▶ Task instructions
Copy exactly the lines from the one containing "What FreeCAD Python" to the one containing "TRAVEL_DEG = 2", both lines included, and nothing else.
☆ ☆ ☆ ☆ ☆
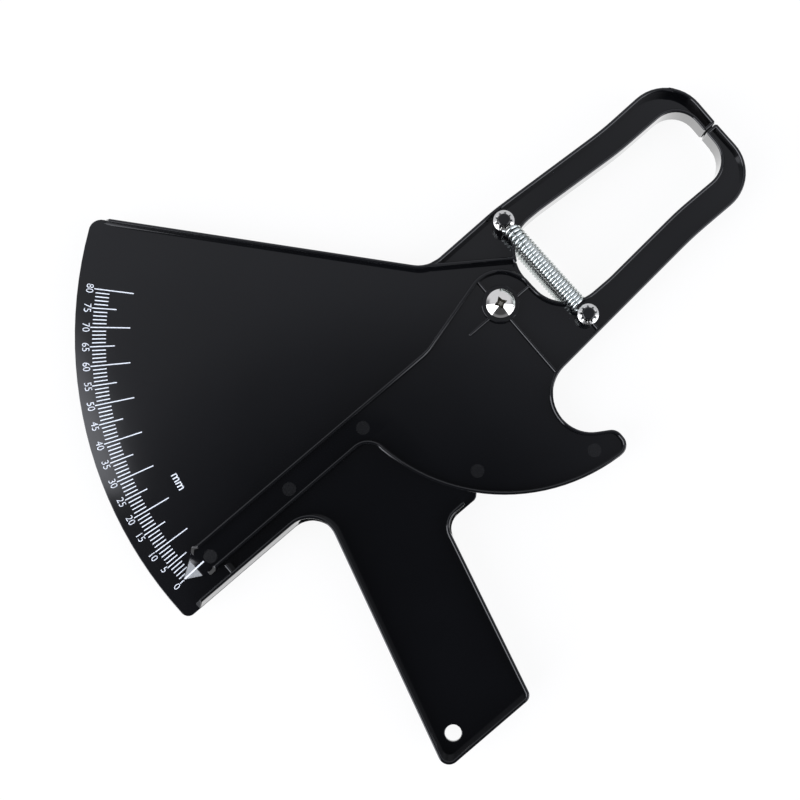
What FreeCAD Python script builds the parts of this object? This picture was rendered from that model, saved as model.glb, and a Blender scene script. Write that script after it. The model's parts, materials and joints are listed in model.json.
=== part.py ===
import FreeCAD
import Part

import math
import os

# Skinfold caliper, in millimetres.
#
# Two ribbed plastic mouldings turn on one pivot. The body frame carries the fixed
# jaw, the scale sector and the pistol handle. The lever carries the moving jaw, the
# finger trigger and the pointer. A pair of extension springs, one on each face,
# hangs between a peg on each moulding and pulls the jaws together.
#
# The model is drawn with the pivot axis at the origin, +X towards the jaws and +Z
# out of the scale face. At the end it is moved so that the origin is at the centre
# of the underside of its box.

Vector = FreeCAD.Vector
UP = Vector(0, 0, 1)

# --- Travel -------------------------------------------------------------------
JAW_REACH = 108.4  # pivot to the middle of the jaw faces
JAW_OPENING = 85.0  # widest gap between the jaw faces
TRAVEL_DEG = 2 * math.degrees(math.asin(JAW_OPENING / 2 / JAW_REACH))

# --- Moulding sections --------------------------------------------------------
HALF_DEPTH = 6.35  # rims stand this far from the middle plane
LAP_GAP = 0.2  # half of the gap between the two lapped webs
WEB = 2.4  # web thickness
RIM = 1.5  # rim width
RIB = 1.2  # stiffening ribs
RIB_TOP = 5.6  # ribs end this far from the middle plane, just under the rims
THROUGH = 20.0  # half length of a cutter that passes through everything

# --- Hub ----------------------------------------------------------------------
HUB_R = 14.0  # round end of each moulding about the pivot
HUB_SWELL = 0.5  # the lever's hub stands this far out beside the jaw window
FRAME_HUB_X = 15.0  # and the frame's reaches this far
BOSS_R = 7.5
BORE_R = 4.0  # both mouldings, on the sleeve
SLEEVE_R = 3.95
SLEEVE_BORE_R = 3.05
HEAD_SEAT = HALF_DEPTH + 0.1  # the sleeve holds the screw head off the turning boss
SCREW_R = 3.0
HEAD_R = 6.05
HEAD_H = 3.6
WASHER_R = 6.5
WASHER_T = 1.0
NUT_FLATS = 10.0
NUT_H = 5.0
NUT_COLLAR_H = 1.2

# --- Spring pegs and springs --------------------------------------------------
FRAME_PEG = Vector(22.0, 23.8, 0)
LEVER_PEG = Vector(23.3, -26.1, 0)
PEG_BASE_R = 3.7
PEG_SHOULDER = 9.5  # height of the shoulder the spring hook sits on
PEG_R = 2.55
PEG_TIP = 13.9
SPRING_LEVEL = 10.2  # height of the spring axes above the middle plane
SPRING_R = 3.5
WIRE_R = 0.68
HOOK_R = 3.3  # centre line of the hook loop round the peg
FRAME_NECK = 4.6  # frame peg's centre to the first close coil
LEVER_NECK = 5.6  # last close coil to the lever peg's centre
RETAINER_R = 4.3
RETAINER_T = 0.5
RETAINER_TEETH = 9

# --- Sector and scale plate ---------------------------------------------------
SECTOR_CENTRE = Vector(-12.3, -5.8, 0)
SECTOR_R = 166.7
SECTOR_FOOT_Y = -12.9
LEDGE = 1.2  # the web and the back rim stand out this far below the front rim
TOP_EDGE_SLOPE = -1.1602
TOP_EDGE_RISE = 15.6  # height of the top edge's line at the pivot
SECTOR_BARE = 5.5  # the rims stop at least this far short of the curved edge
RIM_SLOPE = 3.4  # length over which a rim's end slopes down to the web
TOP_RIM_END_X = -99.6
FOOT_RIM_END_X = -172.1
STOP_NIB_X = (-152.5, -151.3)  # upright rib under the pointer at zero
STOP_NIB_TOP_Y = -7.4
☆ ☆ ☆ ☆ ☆
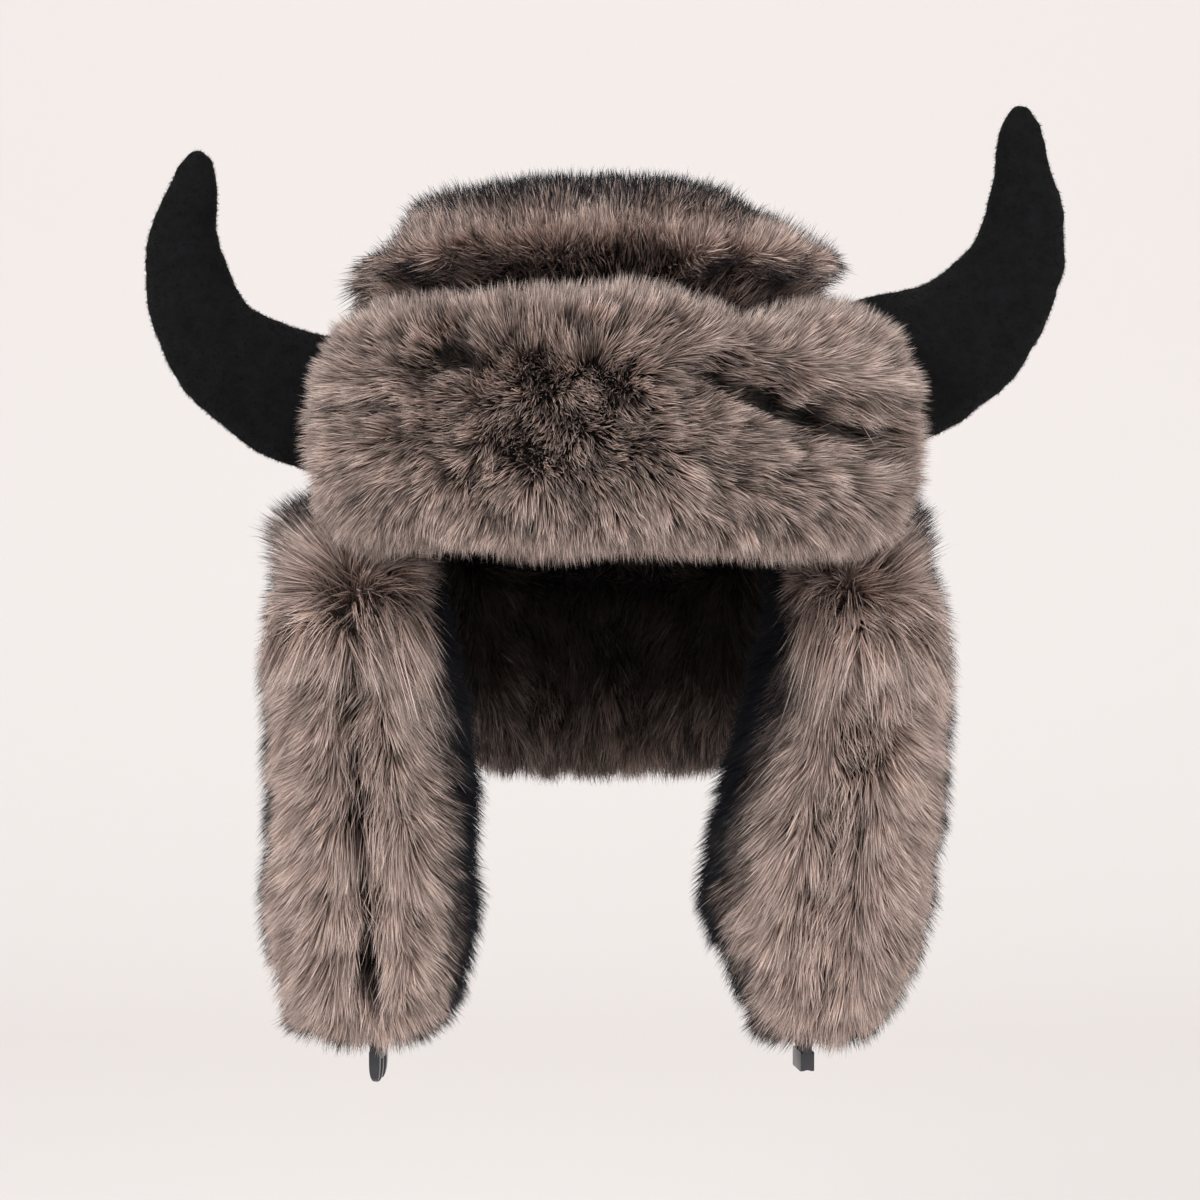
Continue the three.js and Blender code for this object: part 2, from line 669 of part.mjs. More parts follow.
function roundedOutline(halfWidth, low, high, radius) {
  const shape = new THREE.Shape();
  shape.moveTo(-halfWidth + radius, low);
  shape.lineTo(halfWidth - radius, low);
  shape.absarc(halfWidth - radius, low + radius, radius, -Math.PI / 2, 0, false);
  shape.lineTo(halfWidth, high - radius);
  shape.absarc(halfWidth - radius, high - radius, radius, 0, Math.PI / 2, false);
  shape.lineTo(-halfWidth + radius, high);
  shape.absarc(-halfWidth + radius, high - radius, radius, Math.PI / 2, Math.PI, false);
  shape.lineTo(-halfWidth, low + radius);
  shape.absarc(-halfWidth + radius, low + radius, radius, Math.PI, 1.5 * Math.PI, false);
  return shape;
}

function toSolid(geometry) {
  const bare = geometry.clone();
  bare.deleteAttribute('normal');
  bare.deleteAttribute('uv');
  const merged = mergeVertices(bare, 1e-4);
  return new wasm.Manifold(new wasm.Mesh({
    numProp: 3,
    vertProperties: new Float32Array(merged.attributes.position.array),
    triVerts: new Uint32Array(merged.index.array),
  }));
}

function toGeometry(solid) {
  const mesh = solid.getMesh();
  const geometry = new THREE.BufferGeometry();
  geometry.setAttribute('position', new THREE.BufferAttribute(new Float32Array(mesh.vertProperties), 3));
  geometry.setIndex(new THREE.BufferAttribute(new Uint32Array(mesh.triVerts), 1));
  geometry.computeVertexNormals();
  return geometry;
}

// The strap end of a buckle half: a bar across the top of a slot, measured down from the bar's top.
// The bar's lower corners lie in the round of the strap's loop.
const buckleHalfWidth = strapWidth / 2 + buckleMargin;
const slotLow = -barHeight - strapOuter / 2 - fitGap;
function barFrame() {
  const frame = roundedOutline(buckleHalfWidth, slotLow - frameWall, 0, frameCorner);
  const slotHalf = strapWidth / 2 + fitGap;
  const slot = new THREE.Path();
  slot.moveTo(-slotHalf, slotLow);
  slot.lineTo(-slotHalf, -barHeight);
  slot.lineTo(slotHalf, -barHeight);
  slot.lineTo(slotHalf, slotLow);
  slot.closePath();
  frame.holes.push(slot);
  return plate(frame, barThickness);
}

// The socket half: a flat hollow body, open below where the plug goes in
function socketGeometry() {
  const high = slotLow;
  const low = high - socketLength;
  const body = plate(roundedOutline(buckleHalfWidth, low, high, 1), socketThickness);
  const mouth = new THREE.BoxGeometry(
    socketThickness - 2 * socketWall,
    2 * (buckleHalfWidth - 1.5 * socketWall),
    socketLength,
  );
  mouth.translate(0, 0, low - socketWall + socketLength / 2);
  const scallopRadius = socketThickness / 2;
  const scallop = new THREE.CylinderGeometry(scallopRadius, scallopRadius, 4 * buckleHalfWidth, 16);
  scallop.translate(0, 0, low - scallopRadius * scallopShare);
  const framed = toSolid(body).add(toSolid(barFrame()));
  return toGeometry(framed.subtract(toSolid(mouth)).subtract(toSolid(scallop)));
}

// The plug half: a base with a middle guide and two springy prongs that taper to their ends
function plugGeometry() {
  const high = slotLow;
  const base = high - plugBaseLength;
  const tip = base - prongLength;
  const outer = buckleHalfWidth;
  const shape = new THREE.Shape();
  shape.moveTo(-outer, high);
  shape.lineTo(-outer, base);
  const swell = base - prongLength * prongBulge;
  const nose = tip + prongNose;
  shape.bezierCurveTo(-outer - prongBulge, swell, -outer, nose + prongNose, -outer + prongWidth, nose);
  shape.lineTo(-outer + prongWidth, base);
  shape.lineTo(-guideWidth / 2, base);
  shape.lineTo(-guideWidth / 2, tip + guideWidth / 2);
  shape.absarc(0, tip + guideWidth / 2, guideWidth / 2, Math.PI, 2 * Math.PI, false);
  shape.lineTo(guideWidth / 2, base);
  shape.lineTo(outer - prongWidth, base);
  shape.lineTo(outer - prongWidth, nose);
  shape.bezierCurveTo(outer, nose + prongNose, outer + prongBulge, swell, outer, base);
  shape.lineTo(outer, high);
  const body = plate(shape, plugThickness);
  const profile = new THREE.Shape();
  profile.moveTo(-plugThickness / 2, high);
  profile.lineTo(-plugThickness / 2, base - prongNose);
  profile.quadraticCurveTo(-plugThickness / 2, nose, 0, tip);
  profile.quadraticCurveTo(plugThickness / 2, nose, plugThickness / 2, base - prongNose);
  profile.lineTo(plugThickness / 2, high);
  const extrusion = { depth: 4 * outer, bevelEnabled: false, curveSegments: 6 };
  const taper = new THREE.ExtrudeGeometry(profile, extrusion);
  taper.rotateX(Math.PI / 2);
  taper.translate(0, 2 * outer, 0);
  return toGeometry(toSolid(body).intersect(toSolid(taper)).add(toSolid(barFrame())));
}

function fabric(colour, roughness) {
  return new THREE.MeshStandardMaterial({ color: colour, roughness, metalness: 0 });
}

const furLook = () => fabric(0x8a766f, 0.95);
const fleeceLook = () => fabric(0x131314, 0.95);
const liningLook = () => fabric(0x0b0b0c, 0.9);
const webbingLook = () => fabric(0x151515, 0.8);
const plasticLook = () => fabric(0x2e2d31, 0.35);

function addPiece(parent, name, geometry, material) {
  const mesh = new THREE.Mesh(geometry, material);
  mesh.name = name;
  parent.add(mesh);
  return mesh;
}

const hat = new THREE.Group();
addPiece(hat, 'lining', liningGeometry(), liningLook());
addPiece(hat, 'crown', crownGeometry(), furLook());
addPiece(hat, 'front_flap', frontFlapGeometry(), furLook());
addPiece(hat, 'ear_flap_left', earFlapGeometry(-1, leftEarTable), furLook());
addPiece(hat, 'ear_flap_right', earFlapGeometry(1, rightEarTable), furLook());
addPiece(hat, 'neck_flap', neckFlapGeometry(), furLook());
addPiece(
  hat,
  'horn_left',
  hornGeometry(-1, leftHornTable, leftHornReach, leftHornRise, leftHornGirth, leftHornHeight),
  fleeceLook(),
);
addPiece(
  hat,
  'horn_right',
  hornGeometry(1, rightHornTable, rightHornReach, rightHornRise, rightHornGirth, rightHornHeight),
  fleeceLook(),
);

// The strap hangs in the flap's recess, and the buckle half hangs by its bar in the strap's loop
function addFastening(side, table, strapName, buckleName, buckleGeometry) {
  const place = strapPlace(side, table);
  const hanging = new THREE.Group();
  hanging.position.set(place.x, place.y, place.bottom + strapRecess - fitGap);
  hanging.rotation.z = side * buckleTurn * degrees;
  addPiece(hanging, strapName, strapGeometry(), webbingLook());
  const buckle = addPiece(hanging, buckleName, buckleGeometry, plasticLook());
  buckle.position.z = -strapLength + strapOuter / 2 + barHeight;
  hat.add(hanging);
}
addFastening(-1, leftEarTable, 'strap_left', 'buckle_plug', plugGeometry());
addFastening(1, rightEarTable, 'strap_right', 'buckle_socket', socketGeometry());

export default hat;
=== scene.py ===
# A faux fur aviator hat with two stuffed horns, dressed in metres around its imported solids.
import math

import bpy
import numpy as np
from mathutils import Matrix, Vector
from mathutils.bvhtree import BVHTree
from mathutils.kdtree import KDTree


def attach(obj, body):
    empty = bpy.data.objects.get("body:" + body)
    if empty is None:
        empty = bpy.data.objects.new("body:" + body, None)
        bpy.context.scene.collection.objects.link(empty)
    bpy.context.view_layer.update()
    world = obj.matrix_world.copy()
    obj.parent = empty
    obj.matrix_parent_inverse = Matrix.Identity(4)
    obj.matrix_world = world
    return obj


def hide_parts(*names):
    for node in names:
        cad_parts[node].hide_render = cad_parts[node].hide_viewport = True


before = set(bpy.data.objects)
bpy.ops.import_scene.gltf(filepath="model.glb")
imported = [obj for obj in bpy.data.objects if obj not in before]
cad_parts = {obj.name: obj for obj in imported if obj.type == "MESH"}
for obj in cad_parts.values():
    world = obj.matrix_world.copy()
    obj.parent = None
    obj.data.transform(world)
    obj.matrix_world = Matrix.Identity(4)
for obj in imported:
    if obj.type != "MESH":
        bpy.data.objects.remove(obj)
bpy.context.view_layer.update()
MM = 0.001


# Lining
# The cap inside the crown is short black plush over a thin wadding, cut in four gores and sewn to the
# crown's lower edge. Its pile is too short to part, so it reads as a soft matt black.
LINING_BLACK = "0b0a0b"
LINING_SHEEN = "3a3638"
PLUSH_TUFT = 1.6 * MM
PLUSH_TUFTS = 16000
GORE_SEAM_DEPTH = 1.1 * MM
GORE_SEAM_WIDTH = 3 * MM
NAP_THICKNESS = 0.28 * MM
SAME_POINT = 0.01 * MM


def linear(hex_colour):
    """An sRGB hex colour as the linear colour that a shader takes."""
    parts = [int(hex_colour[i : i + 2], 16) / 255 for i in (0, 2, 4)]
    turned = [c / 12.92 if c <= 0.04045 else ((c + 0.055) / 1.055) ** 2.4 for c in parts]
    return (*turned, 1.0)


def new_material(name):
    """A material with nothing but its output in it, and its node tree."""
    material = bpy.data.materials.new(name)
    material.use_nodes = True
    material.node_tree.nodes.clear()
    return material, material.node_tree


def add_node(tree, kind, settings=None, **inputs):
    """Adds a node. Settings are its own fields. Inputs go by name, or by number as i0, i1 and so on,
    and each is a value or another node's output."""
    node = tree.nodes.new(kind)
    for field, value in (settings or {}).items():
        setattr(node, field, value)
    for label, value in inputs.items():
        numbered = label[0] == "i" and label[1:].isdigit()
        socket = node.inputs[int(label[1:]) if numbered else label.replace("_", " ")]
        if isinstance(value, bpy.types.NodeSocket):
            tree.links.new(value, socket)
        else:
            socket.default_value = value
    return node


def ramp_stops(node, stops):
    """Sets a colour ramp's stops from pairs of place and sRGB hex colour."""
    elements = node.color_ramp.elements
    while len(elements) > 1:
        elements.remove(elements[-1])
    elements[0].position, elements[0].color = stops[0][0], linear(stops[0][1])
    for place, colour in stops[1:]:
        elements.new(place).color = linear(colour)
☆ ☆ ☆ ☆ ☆
▶ Full answer
What FreeCAD Python script builds the parts of this object? This picture was rendered from that model, saved as model.glb, and a Blender scene script. Write that script after it. The model's parts, materials and joints are listed in model.json.
=== part.py ===
import FreeCAD
import Part

import math
import os

# Skinfold caliper, in millimetres.
#
# Two ribbed plastic mouldings turn on one pivot. The body frame carries the fixed
# jaw, the scale sector and the pistol handle. The lever carries the moving jaw, the
# finger trigger and the pointer. A pair of extension springs, one on each face,
# hangs between a peg on each moulding and pulls the jaws together.
#
# The model is drawn with the pivot axis at the origin, +X towards the jaws and +Z
# out of the scale face. At the end it is moved so that the origin is at the centre
# of the underside of its box.

Vector = FreeCAD.Vector
UP = Vector(0, 0, 1)

# --- Travel -------------------------------------------------------------------
JAW_REACH = 108.4  # pivot to the middle of the jaw faces
JAW_OPENING = 85.0  # widest gap between the jaw faces
TRAVEL_DEG = 2 * math.degrees(math.asin(JAW_OPENING / 2 / JAW_REACH))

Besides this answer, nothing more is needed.